The attempt was naturally mocked by the Russian government. ‘Somebody should tell the CIA that VKontakte is much more popular here than the banned X’, said Kremlin spokesperson Dmitry Peskov. The CIA’s use of social media has also not been without problems; a cyber security researcher was able to exploit flaws in the agency’s Telegram channel to redirect users to his own site.

But the video is an innovative way of targeting disaffected officials. Last July, CIA Director Bill Burns told the Ditchley Foundation that Russia’s invasion created a ‘once-in-a-generation opportunity’ to recruit agents. ‘We’re not letting it go to waste’, he said.

It also echoes similar statements made in July 2023 by Sir Richard Moore, Chief of the UK’s MI6. Speaking at the UK Embassy in Prague weeks after the rebellion by Wagner leader Yevgeny Prigozhin, Moore encouraged Russian officials to reach out to his agency. ‘There are many Russians today who are silently appalled’, he said. ‘Our door is always open’.

Whether such campaigns have led to high-level human intelligence (HUMINT) recruitment remains to be seen. Yet at the very least, CIA and MI6 attempts to troll their Russian counterparts serve to stoke the paranoia the latter already feel. Famously, counterespionage is a ‘wilderness of mirrors’, and stoking that paranoia can only be a good thing – as Russia knows from its previous successful campaigns against Western intelligence during the Cold War. Fear of penetration can be just as debilitating as real agents passing information to the other side.

But the videos also tell us a lot about the use of history and nostalgia as a weapon. The CIA’s latest video plays on Russians’ love for the good old days of the Soviet Union to encourage reflection. Equally, while MI6 (rightly) does not reveal the identities of former agents, Moore’s most recent speech draws on the lessons of the past. Prague was chosen as the site of the crushing of the Prague Spring in 1968, an event that – like the earlier Soviet intervention in Hungary in 1956 – did much to help Western HUMINT. Then, as now, Russian officials ‘had no wish to be on the wrong side of history’. Soviet actions became an important ideological driver serving Western intelligence. One of those Moore certainly alluded to, yet never named, was Oleg Gordievsky – MI6’s most prized asset in the KGB, recruited in 1974. ‘The totalitarian world was’, Gordievsky wrote, ‘blinded by prejudice, poisoned by hatred, riddled by lies’. It was worth betraying – and others followed.

In today’s world where the UK’s agencies have a growing media profile, perhaps history should be used more fully than it has been up to now


History is not just a feel-good thing. It can be weaponised. Russia’s intelligence agencies know this already, having fully exploited the legacy of the Cambridge Five.
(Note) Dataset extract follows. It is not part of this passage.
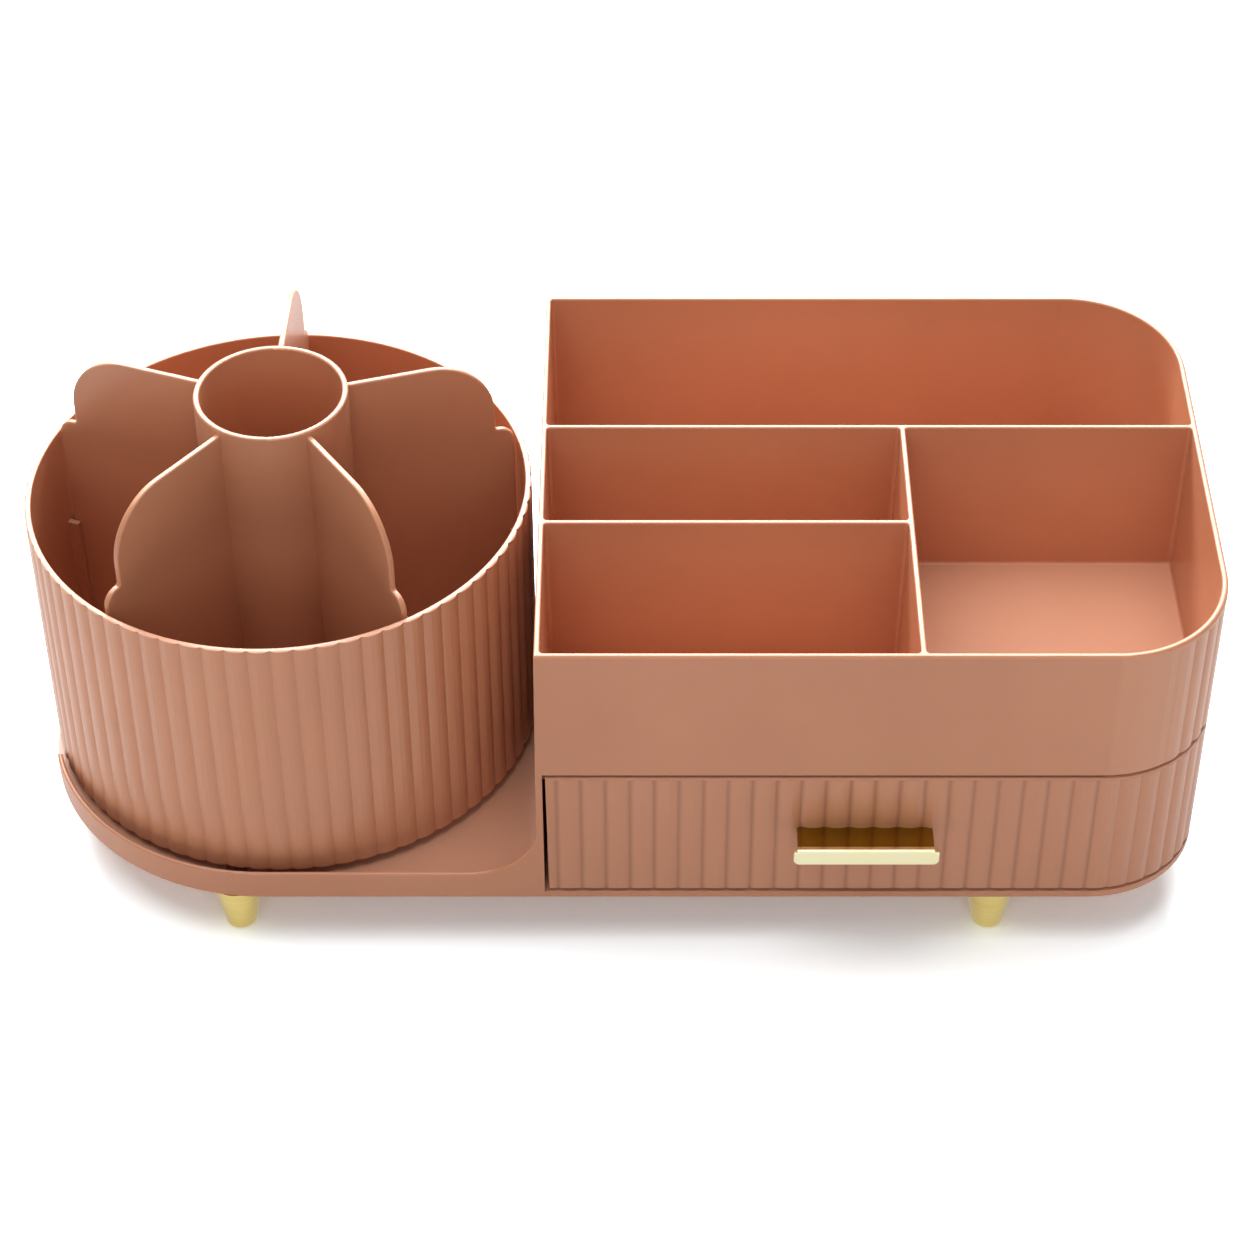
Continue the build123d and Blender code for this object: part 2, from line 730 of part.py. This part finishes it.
def drawer_front():
    """Reeded front that wraps round the right corner, with a plain strip along its top edge."""
    top = fascia_bottom + fascia_height
    reed_top = top - fascia_edge
    left = left_inside + fascia_side_gap
    front_count = ceil((corner_x - left_inside) / front_flute_pitch) + 1
    front_valleys = [-last_front_valley - front_flute_pitch * index for index in range(front_count, 0, -1)]
    side_count = ceil((corner_arc + last_front_valley) / side_flute_pitch) + 1
    valleys = front_valleys + [side_valley(index) for index in range(side_count)]
    arcs = reeds(valleys, lambda run: flute_depth)
    start = arcs[0] @ 0
    end = arcs[-1] @ 1
    plan = make_face([
        *arcs,
        Line((end.X, end.Y), (end.X - corner_radius, end.Y)),
        Line((end.X - corner_radius, end.Y), (start.X, end.Y)),
        Line((start.X, end.Y), (start.X, start.Y)),
    ])
    smooth = prism(block_face(0, left_inside - 10), fascia_bottom, top)
    edges = smooth.edges().group_by(Axis.Z)
    smooth = fillet(edges[0] + edges[-1], fascia_round)
    reach = slab((left, block_right + 1), (front - 1, front + corner_radius), (fascia_bottom, top))
    reeded = prism(plan, fascia_bottom, reed_top)
    strip = prism(block_face(fascia_edge_step, left_inside - 10), reed_top, top)
    body = (reeded + strip) & smooth & reach
    body -= prism(block_face(fascia, left_inside - 20), fascia_bottom - 1, top + 1)
    lean = make_face(Polyline((left - 1, fascia_bottom), (left + fascia_lean, fascia_bottom), (left, top),
                              (left - 1, top), close=True))
    sheet = Plane(origin=(0, front + fascia + 1, 0), x_dir=(1, 0, 0), z_dir=(0, -1, 0)) * lean
    body -= extrude(sheet, fascia + 2)
    for x in pull_screw_places():
        body -= Pos(x, front + fascia / 2, pull_web_middle()) * Rot(90, 0, 0) * Cylinder(
            pull_screw_radius + screw_clearance, 2 * fascia)
    return body


def pull_middle():
    """Middle of the pull along X."""
    return block_left + pull_place


def pull_web_middle():
    """Height of the middle of the pull's web."""
    return pull_top_height - pull_web_drop - pull_web_thickness / 2


def pull_screw_places():
    """X of the pull's two screws."""
    return [pull_middle() + side * pull_screw_spacing / 2 for side in (-1, 1)]


def drawer_pull():
    """T-shaped pull: a flat web that stands out of the drawer and an upright bar along its edge."""
    bar_front = front - pull_reach
    bar_middle = pull_top_height - pull_bar_height / 2
    bar = RectangleRounded(pull_bar_length, pull_bar_height, pull_bar_round)
    sheet = Plane(origin=(pull_middle(), bar_front, bar_middle), x_dir=(1, 0, 0), z_dir=(0, -1, 0)) * bar
    body = extrude(sheet, -pull_bar_thickness)
    body = fillet(body.faces().sort_by(Axis.Y)[0].edges() + body.faces().sort_by(Axis.Y)[-1].edges(),
                  pull_bar_edge)
    web = slab((pull_middle() - pull_web_length / 2, pull_middle() + pull_web_length / 2),
               (bar_front + pull_bar_thickness / 2, front + flute_depth / 2),
               (pull_web_middle() - pull_web_thickness / 2, pull_web_middle() + pull_web_thickness / 2))
    body += fillet(web.edges().filter_by(Axis.Y), edge_round)
    body -= drawer_front()
    for x in pull_screw_places():
        hole_end = front + fascia + box_wall - pull_screw_length() - screw_clearance
        body -= Pos(x, front + 1, pull_web_middle()) * Rot(90, 0, 0) * Cylinder(
            pull_screw_radius + screw_clearance, front + 1 - hole_end,
            align=(Align.CENTER, Align.CENTER, Align.MIN))
    return body


def pull_screw_length():
    """Shank length of a pull screw, through the box and the front into the web."""
    return box_wall + fascia + pull_screw_grip


def pull_screws():
    """The two screws that hold the pull, with their heads inside the drawer."""
    head = Cylinder(pull_screw_head_radius, pull_screw_head_height,
                    align=(Align.CENTER, Align.CENTER, Align.MIN))
    shank = Cylinder(pull_screw_radius, pull_screw_length(), align=(Align.CENTER, Align.CENTER, Align.MAX))
    screw = driven(head + shank)
    return Compound([Pos(x, front + fascia + box_wall, pull_web_middle()) * Rot(-90, 0, 0) * screw
                     for x in pull_screw_places()])


def write(node, shape):
    """Write one node's STEP file."""
    export_step(shape, f"parts/{node}.step")


write("housing", housing())
for name, (x, y) in foot_places().items():
    write(f"foot_{name}", Pos(x, y, 0) * foot())
write("foot_screws", foot_screws())
write("foot_pads", foot_pads())
write("turntable_lower_race", race(floor_top))
write("ball_cage", ball_cage())
write("bearing_balls", bearing_balls())
write("turntable_upper_race", race(cup_floor_bottom() - race_thickness))
write("cup", cup())
write("pivot_washer", pivot_washer())
write("pivot_screw", pivot_screw())
write("cup_insert", cup_insert())
write("drawer_box", drawer_box())
write("drawer_front", drawer_front())
write("drawer_pull", drawer_pull())
write("pull_screws", pull_screws())
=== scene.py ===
import math
import bpy
from mathutils import Euler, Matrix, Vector

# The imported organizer, and the camera that it was photographed with: a short telephoto that looks
# down on the front from head height, with the picture shifted so that the object is in its middle.
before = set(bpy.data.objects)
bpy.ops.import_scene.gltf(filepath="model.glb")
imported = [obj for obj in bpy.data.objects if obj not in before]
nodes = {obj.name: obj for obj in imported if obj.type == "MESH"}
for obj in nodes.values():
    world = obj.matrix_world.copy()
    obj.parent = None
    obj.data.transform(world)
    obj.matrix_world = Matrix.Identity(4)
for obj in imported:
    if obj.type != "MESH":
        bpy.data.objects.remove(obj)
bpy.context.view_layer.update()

picture_pixels = 1254
focal_pixels = 3081.6
lens_axis_pixel = (640, 520)
look_down = math.radians(40.04)
lens = bpy.data.cameras.new("front_camera")
lens.sensor_width = 36.0
lens.lens = focal_pixels * lens.sensor_width / picture_pixels
lens.shift_x = (picture_pixels / 2 - lens_axis_pixel[0]) / picture_pixels
lens.shift_y = (lens_axis_pixel[1] - picture_pixels / 2) / picture_pixels
lens.clip_start = 0.01
camera = bpy.data.objects.new("front_camera", lens)
camera.location = (0.00645, -0.6099, 0.6006)
camera.rotation_euler = Euler((math.pi / 2 - look_down, 0, 0))
bpy.context.scene.collection.objects.link(camera)
bpy.context.scene.camera = camera
bpy.context.scene.view_settings.view_transform = "Standard"


# Housing. The stage for the cup, the drawer bay and the sorting tray are one injection moulding in
# a terracotta-tinted styrene with a satin skin. The long divider's root has drawn a faint sink line
# down the front panel, and the crests of the reeded corner are handled most.
class Wire:
    """A shader socket that takes part in ordinary sums."""

    def __init__(self, finish, socket):
        self.finish = finish
        self.socket = socket

    def maths(self, operation, *values):
        return self.finish.add("ShaderNodeMath", {"operation": operation}, dict(enumerate(values)))

    def __add__(self, other):
        return self.maths("ADD", self, other)

    def __radd__(self, other):
        return self.maths("ADD", other, self)

    def __sub__(self, other):
        return self.maths("SUBTRACT", self, other)

    def __rsub__(self, other):
        return self.maths("SUBTRACT", other, self)

    def __mul__(self, other):
        return self.maths("MULTIPLY", self, other)

    def __rmul__(self, other):
        return self.maths("MULTIPLY", other, self)

    def __truediv__(self, other):
        return self.maths("DIVIDE", self, other)

    def __rtruediv__(self, other):
        return self.maths("DIVIDE", other, self)

    def __pow__(self, other):
        return self.maths("POWER", self, other)

    def __rpow__(self, other):
        return self.maths("POWER", other, self)

    def between(self, low, high):
        """0 at low, 1 at high, and a smooth rise from one to the other."""
        return self.finish.add("ShaderNodeMapRange", {"interpolation_type": "SMOOTHSTEP"},
                               {"Value": self, "From Min": low, "From Max": high})

    def swing(self, span):
        """A noise that varies about 0.5, as a variation about 0 that is span wide."""
        return (self - 0.5) * span


class Finish:
    """The nodes of one material, or of the light in the air."""

    def __init__(self, owner):
        owner.use_nodes = True
        self.owner = owner
        self.tree = owner.node_tree
        self.tree.nodes.clear()

    def add(self, kind, settings=None, sockets=None, out=0):
        """Add a node, set it up, then give its sockets their values or links."""
        node = self.tree.nodes.new(kind)
        for key, value in (settings or {}).items():
            setattr(node, key, value)
        for key, value in (sockets or {}).items():
            if isinstance(value, Wire):
                self.tree.links.new(value.socket, node.inputs[key])
            else:
                node.inputs[key].default_value = value
        return Wire(self, node.outputs[out]) if node.outputs else None

    def place(self):
        """The point on the piece, in metres of the organizer's own frame."""
        return self.add("ShaderNodeTexCoord", out="Object")

    def axes(self, place):
        """The three measures of a point or a direction, one wire each."""
        return [self.add("ShaderNodeSeparateXYZ", None, {"Vector": place}, out) for out in "XYZ"]

    def noise(self, place, scale, detail, stretch=None):
        """Soft random variation about 0.5, with scale features per metre."""
        if stretch:
            place = self.add("ShaderNodeMapping", None, {"Vector": place, "Scale": stretch})
        return self.add("ShaderNodeTexNoise", None, {
            "Vector": place, "Scale": scale, "Detail": detail, "Roughness": 0.55})

    def blend(self, factor, first, second):
        """A colour on the way from first to second."""
        return self.add("ShaderNodeMix", {"data_type": "RGBA"},
                        {"Factor": factor, 6: first, 7: second}, out=2)

    def bump(self, height, depth):
        """Relief, with height in units of depth metres."""
        return self.add("ShaderNodeBump", None, {
            "Strength": 1.0, "Distance": depth, "Height": height})

    def show(self, shader, output="ShaderNodeOutputMaterial"):
        """Lead the shader to the output, and give back the material or the world."""
        self.add(output, None, {"Surface": shader})
        return self.owner


def linear(red, green, blue):
    """Linear colour of a shade given as it is seen on a screen, 0 to 255."""
    parts = [value / 255 for value in (red, green, blue)]
    return (*(v / 12.92 if v <= 0.04045 else ((v + 0.055) / 1.055) ** 2.4 for v in parts), 1.0)


tenth_millimetre = 0.0001
deep_terracotta = linear(188, 126, 93)
pale_terracotta = linear(196, 134, 101)
# A pale tint painted on faces that point up, as the sheen of the light from above.
painted_top_sheen = linear(250, 200, 172)
# A dark tint painted into hollows as the shade that falls in them.
painted_recess_shade = linear(126, 74, 52)
rubbed_plastic = linear(215, 155, 121)
upward_sheen_cover, shade_cover_in_valleys, rub_cover = 0.35, 0.32, 0.2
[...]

The KGB’s successor organisation, the SVR, has openly exploited past successes for propaganda value. The SVR today holds ‘Kim’ Philby as the ‘true example of noble, courageous and principled service’. The stories of the Five are openly celebrated. ‘Putin has provided a financial grant to a project which is cooperating with the press bureau of the Russian Foreign Intelligence Service’, says Berenice Burnett, a researcher at King’s College London, whose research focuses on the legacy of the Cambridge Five. The aim is to ‘preserve and promote information on the Five’. It remains likely, she tells me, ‘that Putin’s personal interest, and presidential cash, will continue to flow into expanding the legacy of the Cambridge Five’.

The CIA itself recognises the importance of the past. The case of Oleg Penkovsky, jointly run by US and UK officials, is told through documents available online. The agency has also previously pushed the story of Penkovsky publicly, as well as disclosing the cases of others who followed in his footsteps.

The UK’s role in running Penkovsky, while an open secret, is not officially acknowledged. For MI6, it remains policy not to disclose the names of agents or officers. Only in a few cases has this policy been waived, most notably for Keith Jeffery’s authorised history of the service. The cut-off, however, is 1949, when the service was still finding its feet against the Soviet Union. The service, while undoubtedly having its disasters, has also had significant successes, running several high-level agents inside the Soviet Bloc. Some, like Gordievsky, are known; most are not.

It is right to protect the names of those who volunteer information to the UK’s foreign intelligence agency. But, as even Moore alludes to, the past can be used to encourage modern-day potential agents to work with the West, or even stoke pre-existing paranoia in Russia.

The names of agents will always be hidden – and rightly so. Agents supply information knowing their identity will always be a secret, protecting their families and future generations from harm. But in today’s world where the UK’s agencies have a growing media profile, perhaps history should be used more fully than it has been up to now. We should also play on the past, as our opponents have done. History can be weaponised – let’s poke the bear some more.